In 1939 she was appointed a Professor of Composition at the RAM,[8] where she remained until 1961.[4] She was elected a Fellow in 1952.[8] Her students included Nigel Butterley,[11][12] Jeremy Dale Roberts,[13][14] Rachel Cavalho[15] and Christopher Small.[16] She and Michael Tippett co-founded the St Ives September Festival, first presented in June 1953.[17]

Orchestral works

The first of Priaulx Rainier’s large orchestral works was Phalaphala (the word refers to an African chief's ceremonial horn), first heard in 1961, celebrating Sir Adrian Boult's tenth anniversary with the London Philharmonic Orchestra (1960).[5]

Peter Pears and the Purcell Singers[18] gave the first performance of Priaulx Rainier's Requiem (1956; tenor and unaccompanied chorus) at the Aldeburgh Festival that year.[5] It was set to the poem Requiem, written for her in 1938-1940[19] in Paris by David Gascoyne[20] and dedicated to the future victims of war.[18] Pears also commissioned Rainier's Cycle for Declamation (1954) and The Bee Oracles (1970), a setting of Edith Sitwell's poem The Bee-Keeper scored for tenor, flute, oboe, violin, cello and harpsichord. Pears first sang it publicly at the Aldeburgh Festival in 1970.[21]

The oboe quartet Quanta was commissioned by William Glock, Head of Music at the BBC, and written for Janet Craxton and the London Oboe Quartet. The title comes from the Quantum Theory.[4]

The Cello Concerto was written for a Prom Concert held on 3 September 1964[5][22] where it was introduced to the world by Jacqueline du Pré and the BBC Symphony Orchestra under Norman Del Mar (at the same concert, du Pré played Edward Elgar's Cello Concerto with the same orchestra under Sir Malcolm Sargent, the year before she made her famous recording of it under Sir John Barbirolli.)[23][24] It has been claimed that du Pré "loathed every second" of the Rainier concerto, "not only because of its idiom, but also because it was technically beyond her".[25]

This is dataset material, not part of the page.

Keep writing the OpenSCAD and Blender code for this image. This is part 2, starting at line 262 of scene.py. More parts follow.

Priaulx Rainier's largest work of that period was the orchestral suite Aequora Lunae, a continuous piece in seven sections, each one descriptive of one of the Moon's seas. It was dedicated to Barbara Hepworth, whose acquaintance she made in the summer of 1949[3][17] when she stayed in St Ives, Cornwall, using a fisherman’s loft as a studio.[5] She remained a close friend of Hepworth and Ben Nicholson.[4] She claimed that only sculptors and architects fully understood her music.[3] Another work premiered at a Prom Concert was Ploërmel (1973), an evocation of one her favourite places, Ploërmel in the North West of France, near the mouth of the River Loire. It uses an orchestra of winds and percussion, including timpani, tubular bells, hand-bells, antique cymbals, high and low gongs, xylophone and marimba.[4]

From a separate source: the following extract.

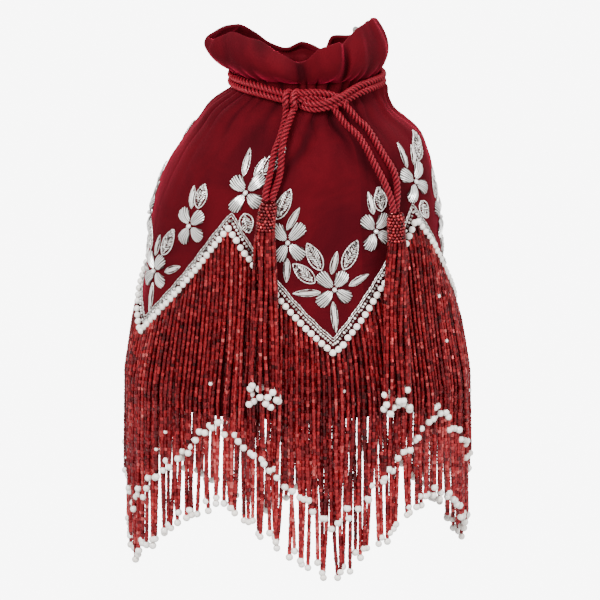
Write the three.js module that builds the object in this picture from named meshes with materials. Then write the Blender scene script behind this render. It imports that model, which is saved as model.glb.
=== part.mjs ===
// A drawstring evening pouch of velvet: a gathered neck under a standing ruffle, a double
// twisted cord tied in a half knot with two beaded tassels, sewn silver flowers, and a
// zigzag of pearls from which a long fringe of glass beads hangs.
// Millimetres. +Z is up, the front faces -Y, and the origin is the middle of the corded neck.
import * as THREE from "three";
import { mergeVertices } from "three/addons/utils/BufferGeometryUtils.js";

const DEPTH_RATIO = 0.72; // depth of the oval section over its width
const GAP = 0.3; // air between pieces that touch

// half-width of the velvet at each level, from the base seam up to the corded neck
const BODY_PROFILE = [
  [-205.1, 106.5], [-198, 107.5], [-180, 105], [-147, 99.5], [-119, 95.5], [-90, 93],
  [-69, 89], [-49, 82], [-34, 73], [-22.5, 64], [-13, 55.5], [-5.5, 46], [5, 45.5],
];
const BASE_LEVEL = -207;
const BODY_SHIFT = -7; // the body leans this far to the left of the neck
const SHIFT_TOP = -10;
const SHIFT_BOTTOM = -90;
const [NECK_TOP, NECK_HALF_WIDTH] = BODY_PROFILE[BODY_PROFILE.length - 1];
const NECK_FRONT = NECK_HALF_WIDTH * DEPTH_RATIO;

// the ruffle: height of its rim above the cord, by angle round the neck
const RIM_HEIGHTS = [
  [-180, 14], [-150, 20], [-120, 29], [-95, 31], [-75, 28], [-50, 27], [-25, 23], [-5, 20],
  [12, 28], [28, 33], [40, 31], [55, 37], [75, 40], [95, 36], [120, 24], [150, 19], [180, 14],
];
const RIM_HALF_WIDTH = 57;
const RIM_SHIFT = -6;
const RIM_FOLDS = 9;
const FOLD_DEPTH = 0.05; // of the half-width

const VELVET_WALL = 1.6;
const RUFFLE_WALL = 3; // the velvet is turned in on itself above the cord
const STEP_ANGLE = 9; // one facet of the oval, in degrees
const POINT_ANGLE = 13.9; // the front point of the zigzag, to the right of the middle
const POINT_LEVEL = -162;
const PEAK_LEVEL = -82;
const POINTS = 4;

const radians = THREE.MathUtils.degToRad;

const velvet = new THREE.MeshStandardMaterial({ color: 0x69121a, roughness: 0.95 });
const satin = new THREE.MeshStandardMaterial({ color: 0x5a1018, roughness: 0.45 });
const board = new THREE.MeshStandardMaterial({ color: 0xb9aa92, roughness: 0.9 });
const rayonCord = new THREE.MeshStandardMaterial({ color: 0x8c2630, roughness: 0.5 });
const redGlass = new THREE.MeshStandardMaterial({ color: 0x8a1a1e, roughness: 0.15 });
const pearl = new THREE.MeshStandardMaterial({ color: 0xece6dc, roughness: 0.25 });
const silver = new THREE.MeshStandardMaterial({ color: 0xc9c7c0, roughness: 0.3, metalness: 1 });

const pouch = new THREE.Group();

function addPiece(name, geometry, material) {
  const piece = new THREE.Mesh(geometry, material);
  piece.name = name;
  pouch.add(piece);
  return piece;
}

// ---- the oval that every piece follows ----

function between(stations, at) {
  const last = stations.length - 1;
  if (at <= stations[0][0]) return stations[0][1];
  if (at >= stations[last][0]) return stations[last][1];
  const upper = stations.findIndex(([place]) => place > at);
  const [low, lowValue] = stations[upper - 1];
  const [high, highValue] = stations[upper];
  return THREE.MathUtils.mapLinear(at, low, high, lowValue, highValue);
}

// even steps of arc round the oval are turned into its angle, in degrees from the front
function ovalAngle(arcAngle) {
  const UNEVENNESS = 4.64;
  let angle = arcAngle;
  for (let pass = 0; pass < 8; pass += 1) {
    angle = arcAngle - UNEVENNESS * Math.sin(radians(2 * angle));
  }
  return angle;
}

function ovalPoint(arcAngle, halfWidth, depth, shift, level) {
  const angle = radians(ovalAngle(arcAngle));
  return new THREE.Vector3(shift + halfWidth * Math.sin(angle), -depth * Math.cos(angle), level);
}

function bodyShift(level) {
  return BODY_SHIFT * (1 - THREE.MathUtils.smoothstep(level, SHIFT_BOTTOM, SHIFT_TOP));
}

// a point that stands off the velvet by the given distance
function onBody(arcAngle, level, standOff) {
  const halfWidth = between(BODY_PROFILE, level);
  const depth = halfWidth * DEPTH_RATIO;
  return ovalPoint(arcAngle, halfWidth + standOff, depth + standOff, bodyShift(level), level);
}

// a point of the ruffle: share is 0 at the cord and 1 at the rim
function onRuffle(arcAngle, share, standOff) {
  const spread = Math.sin((share * Math.PI) / 2);
  const fold = 1 + FOLD_DEPTH * share * Math.cos(RIM_FOLDS * radians(arcAngle));
  const halfWidth = THREE.MathUtils.lerp(NECK_HALF_WIDTH, RIM_HALF_WIDTH, spread) * fold;
  const rim = between(RIM_HEIGHTS, arcAngle > 180 ? arcAngle - 360 : arcAngle);
  const level = THREE.MathUtils.lerp(NECK_TOP, rim, share);
  const depth = halfWidth * DEPTH_RATIO;
  return ovalPoint(arcAngle, halfWidth + standOff, depth + standOff, RIM_SHIFT * share, level);
}

// ---- slabs and hoops bent onto the oval ----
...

Her violin concerto, Due Canti e Finale, was commissioned by Yehudi Menuhin, who performed it at the 1977 Edinburgh Festival with the Royal Philharmonic Orchestra conducted by Sir Charles Groves.[8] Menuhin described Rainier as "having a musical imagination of a colour and variety scarcely to be believed".[26] On the other hand, after hearing her music, William Walton commented that she "must have barbed-wire underwear". Concertante for Two Winds and Orchestra was written for and dedicated to Janet Craxton and Thea King and was premiered at the Proms in 1981.[8]

There have been infrequent performances of Priaulx Rainier's music as they are difficult for both performer and listener. Premieres of her music were not always adequate, reducing the chances of there being further performances.[4] Her complete chamber music was recorded and broadcast by the BBC in 1976.[8]

Later life

She was awarded a Doctorate in Music (Honoris Causa) by the University of Cape Town in June 1982.[8] She was also a passionate gardener and ecologist who helped design, and planted the exotic plants in, Barbara Hepworth’s Sculpture Garden in St Ives. Her last work, Wildlife Celebration, was commissioned by Yehudi Menuhin and performed in aid of Gerald Durrell's Wildlife Conservation Trust.[3]

Priaulx Rainier died on 10 October 1986 at Besse-en-Chandesse in France, aged 83.[8][27] The date was the 70th birthday of David Gascoyne, the poet to whose words she had written her Requiem of 1956.[20]

Legacy

Most of her music manuscripts are now housed at the J. W. Jagger Library at the University of Cape Town.[28]

On 28 March 1987 a concert in celebration of her life and work was held at Wigmore Hall. A pictorial biography, Come and Listen to the Stars Singing, written by June Opie, was published in 1988.[29]

Her centenary on 3 February 2003 was marked by a special program on Australia's ABC Classic FM.[11]

Her "lost" early String Quartet (1922) was given its world premiere on 8 September 2004 at the Tate St.Ives Visual Music Week.[30]

Rainier's Movement for strings, substantially completed in 1951 but lacking final revision, was edited by Douglas Young and received its first performance at the BBC Proms on 10 August 2013.[31]